Leonard Pitts Jr. has a good piece on the right’s sudden pious racial indignation over Herman Cain’s offenses.
  • Do you think it gives Clarence Thomas a warm, fuzzy feeling to know he is one of Ann Coulter’s blacks? That is how Coulter put it on Fox “News” while defending Herman Cain against sexual harassment charges that threatened to engulf his campaign last week. Liberals, she said, detest black conservatives, but the truth is, “our blacks are so much better than their blacks.”
“Our” blacks? Really?
Code:
Social conservative pundits tend to be astonishingly obtuse when discussing race (See Exhibit A above), so it is good they rarely do so. Last week was an unfortunate exception, as one of “their” blacks struggled to frame a coherent response to allegations that he harassed female colleagues in the 1990s when he headed the National Restaurant Association. Though accusations of sexual impropriety have beset a bipartisan Who’s Who of black and white politicians, the right wing came out in force to argue that people are only questioning Cain because he is a black conservative.

This would be the same Cain who not so long ago said racism was no longer a significant obstacle for African Americans. This would be the same right wing that is conspicuous by its silence, its hostility or its complicity when the injustice system imposes mass incarceration on young black men, when the number of hate groups in this country spikes to over a thousand, when the black unemployment rate stands at twice the national average, when the president is called “uppity” and “boy.” But they scream in pious racial indignation when Cain is asked questions he doesn’t want to answer.*
And for good measure, the answer to the question, “Why don’t blacks vote Republican?”
  • The answer is simple. Black people are not crazy. Being not crazy, they understand a simple truth about conservatives: They have never stood with, or up for, black people. Never.
Code:
Forget modern controversies like mass incarceration. Social conservatives, then based largely in the Democratic Party of the early to mid 20th century, opposed the Voting Rights Act. They opposed the Civil Rights Act. They opposed school integration. They opposed the Montgomery Bus Boycott. They opposed a law to crack down on lynching.

These are the people for whom African Americans are now supposed to vote? To make the argument is to betray a stunning contempt for the intelligence — and memory — of black voters.

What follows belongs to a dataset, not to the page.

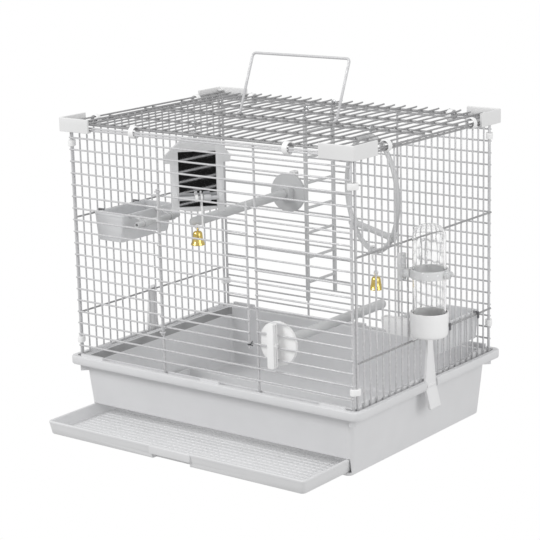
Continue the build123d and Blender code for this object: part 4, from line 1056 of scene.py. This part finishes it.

In talking about race, conservatives have all the moral authority of a pimp talking about women’s rights. Granted, “their” blacks might disagree.*
 
It’s amazing how quickly right wingers can switch from “there’s no such thing as racism” to “you’re a racist because you’re criticizing our token minority candidate.”
So are you of the opinion that a “good” black man knows his place?

Actually I thought this a much better opinion:
**American Way: A funny thing happened on the way to the Herman Cain lynching **
By any normal rules of politics, Cain should be toast. So what’s going on?
*Simply put, the media and Cain’s detractors have over-played their hand. By Friday night, Politico, which broke the original story, had published 94 articles ***on the allegations in under six days. Every other major publication had followed suit. Every time he stepped out of a room, Cain was mobbed by reporters.
Yet despite the maelstrom, Cain’s accusers remain anonymous and the details of the allegations oddly vague. With many conservatives believing that sexual harassment lawsuits are an industry and that frivolous cases are often settled to avoid more expensive litigation, there was a growing sense that Cain was being treated unfairly.
Cain’s very amateurishness became almost endearing. Rather than mouthing slick talking points, Cain got angry with the journalists (a profession loathed by most Republican activists) and claimed that he was the victim of a “high-tech lynching”.
That was the phrase used by Clarence Thomas during the ugly confirmation hearings for his seat on the Supreme Court in 1991. Thomas had been accused by Anita Hill, a former subordinate, of making crude sexual comments.
Vilified and mocked by the Left, Thomas’s righteous anger boiled over as he condemned the hearings as “a circus” and “a national disgrace” in which “uppity blacks who in any way deign to think for themselves” would be destroyed. “You will be lynched, destroyed, caricatured by a committee of the US Senate rather than hung from a tree.”
Cain, of course, is also a black conservative. As such, he sends many on the Left crazy because he defies the standard categories of politics. White conservatives are eager to support conservatives of colour partly to combat allegations of racism but also because they appreciate the courage it takes for blacks to break out of the Democratic party straitjacket.
blogs.telegraph.co.uk/news/tobyharnden/100115731/american-way-a-funny-thing-happened-on-the-way-to-the-herman-cain-lynching/

And its not like the “Telegraph” is a big GOP supporter.